Provide again, from the entries below, every line from the one containing "for item in" through the one containing "bpy.context.scene.collection.objects.link(empty)", exactly as written, and no other line.

-- Start of Source material --

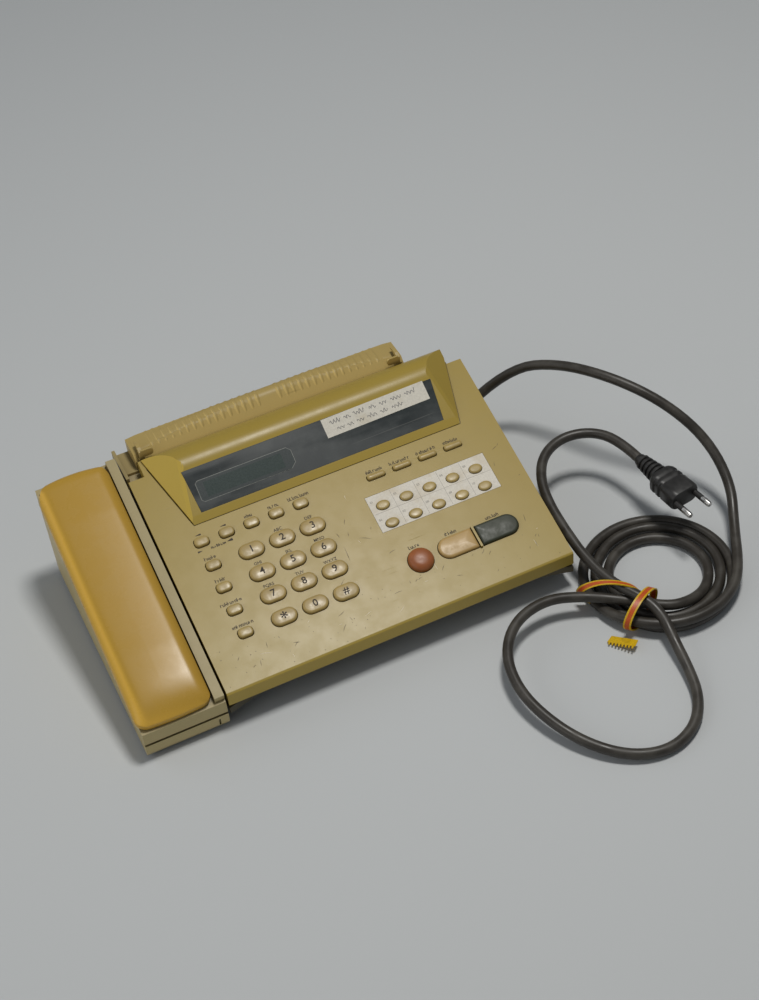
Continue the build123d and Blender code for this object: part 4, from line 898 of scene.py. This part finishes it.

-- End of Source material --
-- Start of Source material --

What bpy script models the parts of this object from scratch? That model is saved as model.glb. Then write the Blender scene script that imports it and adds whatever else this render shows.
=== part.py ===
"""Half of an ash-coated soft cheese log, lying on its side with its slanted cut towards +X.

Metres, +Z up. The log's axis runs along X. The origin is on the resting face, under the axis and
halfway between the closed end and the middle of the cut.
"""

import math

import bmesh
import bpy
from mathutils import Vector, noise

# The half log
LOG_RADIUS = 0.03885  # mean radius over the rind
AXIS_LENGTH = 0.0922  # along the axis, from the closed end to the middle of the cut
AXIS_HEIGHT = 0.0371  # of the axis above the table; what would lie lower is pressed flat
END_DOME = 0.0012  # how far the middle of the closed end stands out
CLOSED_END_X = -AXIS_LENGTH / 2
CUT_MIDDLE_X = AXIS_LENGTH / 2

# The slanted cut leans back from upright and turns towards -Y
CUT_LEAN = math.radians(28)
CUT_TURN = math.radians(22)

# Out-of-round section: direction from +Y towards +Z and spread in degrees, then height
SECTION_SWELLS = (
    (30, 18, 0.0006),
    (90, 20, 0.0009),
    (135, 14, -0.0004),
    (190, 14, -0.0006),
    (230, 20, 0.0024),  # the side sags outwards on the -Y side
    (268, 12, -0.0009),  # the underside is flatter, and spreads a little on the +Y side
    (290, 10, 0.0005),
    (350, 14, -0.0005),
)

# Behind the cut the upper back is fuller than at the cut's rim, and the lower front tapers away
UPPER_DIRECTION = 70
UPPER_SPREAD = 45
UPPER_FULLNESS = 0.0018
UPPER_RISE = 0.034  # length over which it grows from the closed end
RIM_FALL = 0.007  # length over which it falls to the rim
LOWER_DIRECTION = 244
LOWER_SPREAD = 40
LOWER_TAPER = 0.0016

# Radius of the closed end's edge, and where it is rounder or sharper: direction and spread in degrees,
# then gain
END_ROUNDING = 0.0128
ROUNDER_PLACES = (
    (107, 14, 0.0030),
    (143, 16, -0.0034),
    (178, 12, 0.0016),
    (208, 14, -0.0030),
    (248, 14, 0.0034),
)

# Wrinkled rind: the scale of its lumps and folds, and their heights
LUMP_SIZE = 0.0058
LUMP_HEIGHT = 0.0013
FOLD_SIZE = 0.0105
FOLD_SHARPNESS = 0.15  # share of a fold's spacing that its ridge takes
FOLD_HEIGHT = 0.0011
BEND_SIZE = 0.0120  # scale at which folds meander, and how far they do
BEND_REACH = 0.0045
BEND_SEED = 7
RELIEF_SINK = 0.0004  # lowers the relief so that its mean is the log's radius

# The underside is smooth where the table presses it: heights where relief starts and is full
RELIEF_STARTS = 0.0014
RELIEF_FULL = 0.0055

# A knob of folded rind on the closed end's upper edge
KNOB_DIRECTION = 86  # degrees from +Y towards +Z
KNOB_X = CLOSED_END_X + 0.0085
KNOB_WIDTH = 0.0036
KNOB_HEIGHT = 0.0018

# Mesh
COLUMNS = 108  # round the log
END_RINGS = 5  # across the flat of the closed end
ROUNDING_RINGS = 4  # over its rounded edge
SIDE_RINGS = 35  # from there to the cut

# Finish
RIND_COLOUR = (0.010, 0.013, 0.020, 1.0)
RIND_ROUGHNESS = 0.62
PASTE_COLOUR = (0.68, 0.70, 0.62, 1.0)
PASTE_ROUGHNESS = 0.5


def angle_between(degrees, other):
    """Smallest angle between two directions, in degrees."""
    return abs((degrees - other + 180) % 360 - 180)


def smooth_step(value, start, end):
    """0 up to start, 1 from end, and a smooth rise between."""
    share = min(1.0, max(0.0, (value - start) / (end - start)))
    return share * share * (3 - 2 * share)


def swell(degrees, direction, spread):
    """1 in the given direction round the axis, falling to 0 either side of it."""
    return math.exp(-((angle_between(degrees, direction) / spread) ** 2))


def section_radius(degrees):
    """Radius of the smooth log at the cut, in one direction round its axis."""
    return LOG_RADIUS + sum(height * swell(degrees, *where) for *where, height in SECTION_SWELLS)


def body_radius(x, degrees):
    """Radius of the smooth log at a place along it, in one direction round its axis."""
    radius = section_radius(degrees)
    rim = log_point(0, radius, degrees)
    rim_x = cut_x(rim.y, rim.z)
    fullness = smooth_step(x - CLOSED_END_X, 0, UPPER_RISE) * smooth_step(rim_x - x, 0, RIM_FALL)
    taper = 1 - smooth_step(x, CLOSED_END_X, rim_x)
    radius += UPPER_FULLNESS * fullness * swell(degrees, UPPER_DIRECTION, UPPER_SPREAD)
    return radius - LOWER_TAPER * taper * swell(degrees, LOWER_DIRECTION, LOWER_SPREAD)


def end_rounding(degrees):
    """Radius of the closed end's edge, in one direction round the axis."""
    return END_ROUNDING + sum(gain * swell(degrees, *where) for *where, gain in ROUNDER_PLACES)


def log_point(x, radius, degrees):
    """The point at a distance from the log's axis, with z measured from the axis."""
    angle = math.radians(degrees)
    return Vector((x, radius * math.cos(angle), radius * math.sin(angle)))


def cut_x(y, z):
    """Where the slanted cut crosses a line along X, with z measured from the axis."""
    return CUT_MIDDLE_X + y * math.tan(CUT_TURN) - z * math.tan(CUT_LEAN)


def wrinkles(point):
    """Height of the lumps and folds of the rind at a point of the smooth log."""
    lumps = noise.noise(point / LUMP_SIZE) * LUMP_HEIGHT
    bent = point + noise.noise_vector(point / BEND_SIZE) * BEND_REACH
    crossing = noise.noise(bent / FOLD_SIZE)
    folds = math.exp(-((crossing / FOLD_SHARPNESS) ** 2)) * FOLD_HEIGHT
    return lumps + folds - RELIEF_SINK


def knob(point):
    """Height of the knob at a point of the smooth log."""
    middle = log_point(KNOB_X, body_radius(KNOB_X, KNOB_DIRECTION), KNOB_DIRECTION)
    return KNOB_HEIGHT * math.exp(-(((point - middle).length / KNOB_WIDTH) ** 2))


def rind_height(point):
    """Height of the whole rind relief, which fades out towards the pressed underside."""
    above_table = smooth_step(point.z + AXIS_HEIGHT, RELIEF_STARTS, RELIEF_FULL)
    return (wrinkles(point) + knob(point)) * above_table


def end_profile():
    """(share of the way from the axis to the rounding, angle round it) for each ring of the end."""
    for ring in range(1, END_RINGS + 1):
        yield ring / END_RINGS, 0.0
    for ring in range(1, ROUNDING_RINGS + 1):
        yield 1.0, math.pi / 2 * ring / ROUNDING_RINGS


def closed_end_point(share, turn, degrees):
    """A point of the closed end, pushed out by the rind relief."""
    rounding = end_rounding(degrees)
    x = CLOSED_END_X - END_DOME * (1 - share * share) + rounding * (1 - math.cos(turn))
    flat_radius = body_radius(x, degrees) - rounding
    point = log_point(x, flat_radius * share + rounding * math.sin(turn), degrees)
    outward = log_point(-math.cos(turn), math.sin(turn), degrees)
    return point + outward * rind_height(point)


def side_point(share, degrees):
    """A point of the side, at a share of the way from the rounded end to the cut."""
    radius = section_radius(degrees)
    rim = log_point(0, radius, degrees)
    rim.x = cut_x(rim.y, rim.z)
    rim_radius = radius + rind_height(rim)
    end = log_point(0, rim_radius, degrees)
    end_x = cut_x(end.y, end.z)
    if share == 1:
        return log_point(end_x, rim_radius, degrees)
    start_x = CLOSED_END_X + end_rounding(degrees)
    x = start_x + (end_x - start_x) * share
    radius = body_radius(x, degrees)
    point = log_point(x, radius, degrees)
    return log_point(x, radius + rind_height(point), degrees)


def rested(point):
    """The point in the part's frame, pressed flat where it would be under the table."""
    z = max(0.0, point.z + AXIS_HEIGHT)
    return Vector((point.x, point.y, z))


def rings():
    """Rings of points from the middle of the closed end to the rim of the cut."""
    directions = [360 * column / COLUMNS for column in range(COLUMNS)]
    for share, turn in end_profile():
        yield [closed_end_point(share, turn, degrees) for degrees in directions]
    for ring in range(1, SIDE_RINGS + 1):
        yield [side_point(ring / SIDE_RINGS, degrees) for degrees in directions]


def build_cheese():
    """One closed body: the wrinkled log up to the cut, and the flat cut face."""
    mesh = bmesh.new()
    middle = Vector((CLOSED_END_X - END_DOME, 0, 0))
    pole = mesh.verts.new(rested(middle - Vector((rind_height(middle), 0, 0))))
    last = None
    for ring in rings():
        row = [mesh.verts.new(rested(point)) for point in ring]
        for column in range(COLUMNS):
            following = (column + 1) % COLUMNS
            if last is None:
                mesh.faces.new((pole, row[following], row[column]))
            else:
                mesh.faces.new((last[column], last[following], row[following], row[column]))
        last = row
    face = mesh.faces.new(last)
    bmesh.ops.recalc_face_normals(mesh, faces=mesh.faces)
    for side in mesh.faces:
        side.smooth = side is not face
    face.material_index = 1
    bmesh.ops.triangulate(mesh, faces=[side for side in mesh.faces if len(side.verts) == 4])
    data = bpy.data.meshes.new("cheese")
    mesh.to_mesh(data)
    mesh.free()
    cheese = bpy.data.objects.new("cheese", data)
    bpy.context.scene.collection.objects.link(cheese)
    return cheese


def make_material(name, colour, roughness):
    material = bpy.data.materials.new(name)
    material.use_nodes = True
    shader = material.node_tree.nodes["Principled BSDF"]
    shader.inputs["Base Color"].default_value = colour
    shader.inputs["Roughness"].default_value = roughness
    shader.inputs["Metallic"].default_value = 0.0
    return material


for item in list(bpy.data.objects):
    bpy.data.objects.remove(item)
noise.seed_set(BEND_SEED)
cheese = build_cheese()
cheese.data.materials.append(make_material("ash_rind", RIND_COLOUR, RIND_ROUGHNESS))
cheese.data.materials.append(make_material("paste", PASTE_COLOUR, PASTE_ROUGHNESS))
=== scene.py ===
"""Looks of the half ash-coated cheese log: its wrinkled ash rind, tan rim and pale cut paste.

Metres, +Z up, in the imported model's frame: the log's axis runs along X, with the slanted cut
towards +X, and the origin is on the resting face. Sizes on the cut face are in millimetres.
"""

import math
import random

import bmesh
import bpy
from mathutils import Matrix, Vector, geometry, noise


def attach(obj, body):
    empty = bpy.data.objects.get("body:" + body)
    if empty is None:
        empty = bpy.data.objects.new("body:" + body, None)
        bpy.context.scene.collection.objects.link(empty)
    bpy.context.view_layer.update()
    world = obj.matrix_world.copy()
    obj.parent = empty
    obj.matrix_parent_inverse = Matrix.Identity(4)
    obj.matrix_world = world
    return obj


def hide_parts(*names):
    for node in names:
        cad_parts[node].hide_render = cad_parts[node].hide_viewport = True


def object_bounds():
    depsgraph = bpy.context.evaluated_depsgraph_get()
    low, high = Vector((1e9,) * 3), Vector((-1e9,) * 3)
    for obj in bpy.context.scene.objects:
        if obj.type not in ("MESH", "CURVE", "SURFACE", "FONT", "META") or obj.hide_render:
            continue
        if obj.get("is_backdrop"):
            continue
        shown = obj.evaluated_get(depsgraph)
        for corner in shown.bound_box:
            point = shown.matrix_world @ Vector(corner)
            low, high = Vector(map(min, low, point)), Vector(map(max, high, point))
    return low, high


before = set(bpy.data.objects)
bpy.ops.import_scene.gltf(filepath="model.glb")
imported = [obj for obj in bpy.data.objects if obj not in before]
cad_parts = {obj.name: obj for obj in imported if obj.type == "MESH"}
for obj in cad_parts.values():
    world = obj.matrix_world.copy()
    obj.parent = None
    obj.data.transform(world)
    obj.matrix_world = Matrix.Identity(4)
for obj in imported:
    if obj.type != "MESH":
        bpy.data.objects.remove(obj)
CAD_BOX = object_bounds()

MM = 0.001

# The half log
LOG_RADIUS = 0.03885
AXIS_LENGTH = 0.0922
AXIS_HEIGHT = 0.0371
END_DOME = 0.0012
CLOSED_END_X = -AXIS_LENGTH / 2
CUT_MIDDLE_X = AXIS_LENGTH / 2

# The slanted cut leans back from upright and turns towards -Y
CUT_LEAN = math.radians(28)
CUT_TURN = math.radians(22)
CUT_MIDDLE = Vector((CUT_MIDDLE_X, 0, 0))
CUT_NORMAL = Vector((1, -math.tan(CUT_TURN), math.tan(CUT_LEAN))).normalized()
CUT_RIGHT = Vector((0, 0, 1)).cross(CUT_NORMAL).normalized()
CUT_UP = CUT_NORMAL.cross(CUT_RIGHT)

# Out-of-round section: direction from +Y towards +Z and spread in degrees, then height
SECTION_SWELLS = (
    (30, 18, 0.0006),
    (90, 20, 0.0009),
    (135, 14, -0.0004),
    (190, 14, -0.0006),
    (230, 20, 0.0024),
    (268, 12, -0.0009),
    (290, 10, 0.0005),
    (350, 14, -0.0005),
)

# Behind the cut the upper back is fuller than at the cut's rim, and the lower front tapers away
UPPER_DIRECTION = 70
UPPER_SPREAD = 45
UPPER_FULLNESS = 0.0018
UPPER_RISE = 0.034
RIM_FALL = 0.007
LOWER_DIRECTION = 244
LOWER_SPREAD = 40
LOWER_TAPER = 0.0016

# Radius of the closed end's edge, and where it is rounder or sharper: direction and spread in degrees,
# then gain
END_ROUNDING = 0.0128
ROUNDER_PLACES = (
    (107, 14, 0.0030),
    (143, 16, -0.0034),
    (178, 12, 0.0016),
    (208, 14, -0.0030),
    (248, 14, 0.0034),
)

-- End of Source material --

Complete output -
for item in list(bpy.data.objects):
    bpy.data.objects.remove(item)
noise.seed_set(BEND_SEED)
cheese = build_cheese()
cheese.data.materials.append(make_material("ash_rind", RIND_COLOUR, RIND_ROUGHNESS))
cheese.data.materials.append(make_material("paste", PASTE_COLOUR, PASTE_ROUGHNESS))
=== scene.py ===
"""Looks of the half ash-coated cheese log: its wrinkled ash rind, tan rim and pale cut paste.

Metres, +Z up, in the imported model's frame: the log's axis runs along X, with the slanted cut
towards +X, and the origin is on the resting face. Sizes on the cut face are in millimetres.
"""

import math
import random

import bmesh
import bpy
from mathutils import Matrix, Vector, geometry, noise


def attach(obj, body):
    empty = bpy.data.objects.get("body:" + body)
    if empty is None:
        empty = bpy.data.objects.new("body:" + body, None)
        bpy.context.scene.collection.objects.link(empty)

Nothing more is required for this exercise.